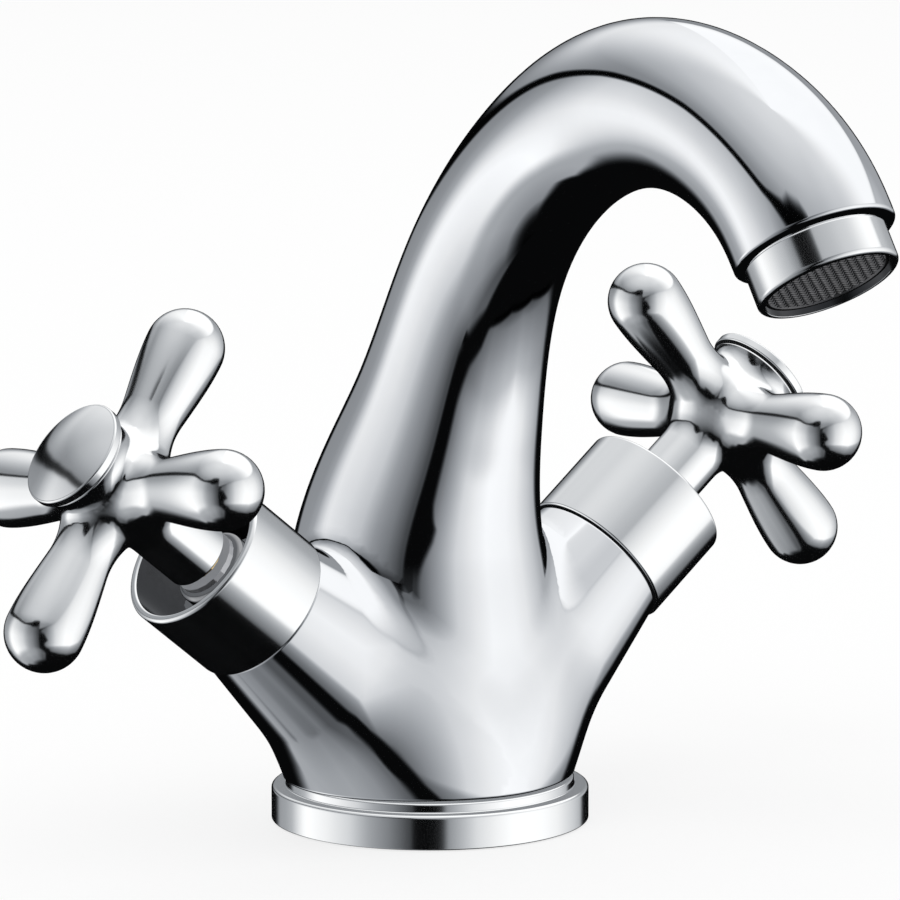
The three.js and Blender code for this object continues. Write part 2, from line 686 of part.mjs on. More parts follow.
/** Square-holed screen that lies on the lip. */
function aeratorScreen() {
  const radius = HOUSING_BORE - FIT;
  const foot = LIP_HEIGHT + FIT;
  const reach = radius - SCREEN_HOLE / 2;
  const count = Math.floor(reach / SCREEN_PITCH);
  let screen = solidOf(rod(radius, foot, foot + SCREEN_HEIGHT, MIDDLE_FACETS));
  for (let i = -count; i <= count; i += 1) {
    for (let j = -count; j <= count; j += 1) {
      const [x, y] = [i * SCREEN_PITCH, j * SCREEN_PITCH];
      if (Math.hypot(x, y) > reach - SCREEN_HOLE / 2) continue;
      const half = SCREEN_HOLE / 2;
      screen = screen.subtract(solidOf(block(
        [x - half, y - half, foot - OVERRUN], [x + half, y + half, foot + SCREEN_HEIGHT + OVERRUN])));
    }
  }
  return geometryOf(screen);
}

/** Plastic sleeve in which air and water mix. */
function aeratorSleeve() {
  const foot = LIP_HEIGHT + FIT + SCREEN_HEIGHT + FIT;
  const radius = HOUSING_BORE - FIT;
  return ring(radius - SLEEVE_WALL, radius, foot, foot + SLEEVE_HEIGHT, MIDDLE_FACETS);
}

/** Plate with a circle of jets above the sleeve. */
function aeratorJetPlate() {
  const foot = LIP_HEIGHT + SCREEN_HEIGHT + SLEEVE_HEIGHT + 3 * FIT;
  const top = foot + JET_PLATE_HEIGHT;
  let plate = solidOf(rod(HOUSING_BORE - FIT, foot, top, MIDDLE_FACETS));
  for (let i = 0; i < JET_COUNT; i += 1) {
    const angle = 2 * Math.PI * i / JET_COUNT;
    plate = plate.subtract(solidOf(rod(JET_RADIUS, foot - OVERRUN, top + OVERRUN, FINE_FACETS)
      .translate(JET_CIRCLE * Math.cos(angle), JET_CIRCLE * Math.sin(angle), 0)));
  }
  return geometryOf(plate);
}

/** Flat seal between the housing and the spout. */
function aeratorSeal() {
  const foot = housingTop + FIT;
  return ring(HOUSING_THREAD_RADIUS - AERATOR_SEAL_WIDTH, HOUSING_THREAD_RADIUS,
    foot, foot + AERATOR_SEAL_HEIGHT, MIDDLE_FACETS);
}

// Headwork, in the valve's frame

/** Rubber seal between the chamber's floor and the fixed disc. */
function seatSeal() {
  return softRing(SEAT_SEAL_BORE, DISC_RADIUS, seatSealFoot, seatSealFoot + SEAT_SEAL_HEIGHT, MIDDLE_FACETS);
}

/** A ceramic disc with its two windows, turned about the axis. */
function windowedDisc(foot, height, turn) {
  let disc = solidOf(rod(DISC_RADIUS, foot, foot + height, MIDDLE_FACETS));
  for (const side of [-1, 1]) {
    disc = disc.subtract(solidOf(rod(WINDOW_RADIUS, foot - OVERRUN, foot + height + OVERRUN, SMALL_FACETS)
      .translate(side * WINDOW_CIRCLE * Math.cos(turn), side * WINDOW_CIRCLE * Math.sin(turn), 0)));
  }
  return disc;
}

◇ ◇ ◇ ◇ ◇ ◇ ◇

Your task is to repeat the data exactly, with nothing left out.

# [Final result]
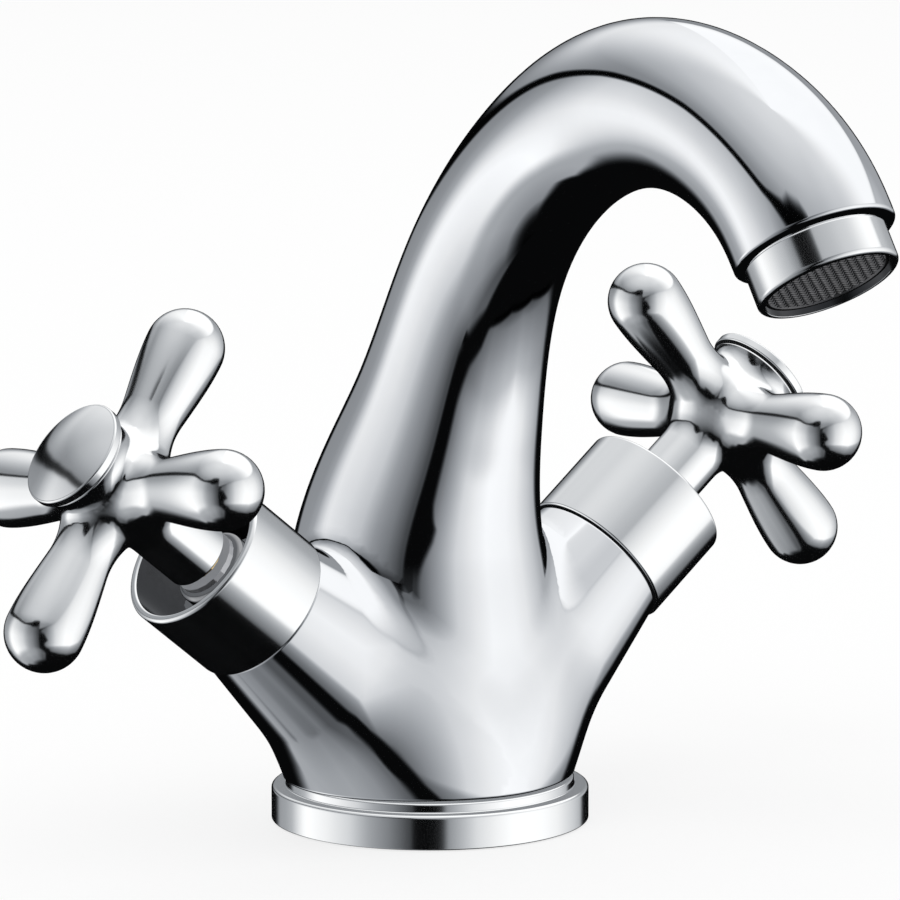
The three.js and Blender code for this object continues. Write part 2, from line 686 of part.mjs on. More parts follow.
/** Square-holed screen that lies on the lip. */
function aeratorScreen() {
  const radius = HOUSING_BORE - FIT;
  const foot = LIP_HEIGHT + FIT;
  const reach = radius - SCREEN_HOLE / 2;
  const count = Math.floor(reach / SCREEN_PITCH);
  let screen = solidOf(rod(radius, foot, foot + SCREEN_HEIGHT, MIDDLE_FACETS));
  for (let i = -count; i <= count; i += 1) {
    for (let j = -count; j <= count; j += 1) {
      const [x, y] = [i * SCREEN_PITCH, j * SCREEN_PITCH];
      if (Math.hypot(x, y) > reach - SCREEN_HOLE / 2) continue;
      const half = SCREEN_HOLE / 2;
      screen = screen.subtract(solidOf(block(
        [x - half, y - half, foot - OVERRUN], [x + half, y + half, foot + SCREEN_HEIGHT + OVERRUN])));
    }
  }
  return geometryOf(screen);
}

/** Plastic sleeve in which air and water mix. */
function aeratorSleeve() {
  const foot = LIP_HEIGHT + FIT + SCREEN_HEIGHT + FIT;
  const radius = HOUSING_BORE - FIT;
  return ring(radius - SLEEVE_WALL, radius, foot, foot + SLEEVE_HEIGHT, MIDDLE_FACETS);
}

/** Plate with a circle of jets above the sleeve. */
function aeratorJetPlate() {
  const foot = LIP_HEIGHT + SCREEN_HEIGHT + SLEEVE_HEIGHT + 3 * FIT;
  const top = foot + JET_PLATE_HEIGHT;
  let plate = solidOf(rod(HOUSING_BORE - FIT, foot, top, MIDDLE_FACETS));
  for (let i = 0; i < JET_COUNT; i += 1) {
    const angle = 2 * Math.PI * i / JET_COUNT;
    plate = plate.subtract(solidOf(rod(JET_RADIUS, foot - OVERRUN, top + OVERRUN, FINE_FACETS)
      .translate(JET_CIRCLE * Math.cos(angle), JET_CIRCLE * Math.sin(angle), 0)));
  }
  return geometryOf(plate);
}

/** Flat seal between the housing and the spout. */
function aeratorSeal() {
  const foot = housingTop + FIT;
  return ring(HOUSING_THREAD_RADIUS - AERATOR_SEAL_WIDTH, HOUSING_THREAD_RADIUS,
    foot, foot + AERATOR_SEAL_HEIGHT, MIDDLE_FACETS);
}

// Headwork, in the valve's frame

/** Rubber seal between the chamber's floor and the fixed disc. */
function seatSeal() {
  return softRing(SEAT_SEAL_BORE, DISC_RADIUS, seatSealFoot, seatSealFoot + SEAT_SEAL_HEIGHT, MIDDLE_FACETS);
}

/** A ceramic disc with its two windows, turned about the axis. */
function windowedDisc(foot, height, turn) {
  let disc = solidOf(rod(DISC_RADIUS, foot, foot + height, MIDDLE_FACETS));
  for (const side of [-1, 1]) {
    disc = disc.subtract(solidOf(rod(WINDOW_RADIUS, foot - OVERRUN, foot + height + OVERRUN, SMALL_FACETS)
      .translate(side * WINDOW_CIRCLE * Math.cos(turn), side * WINDOW_CIRCLE * Math.sin(turn), 0)));
  }
  return disc;
}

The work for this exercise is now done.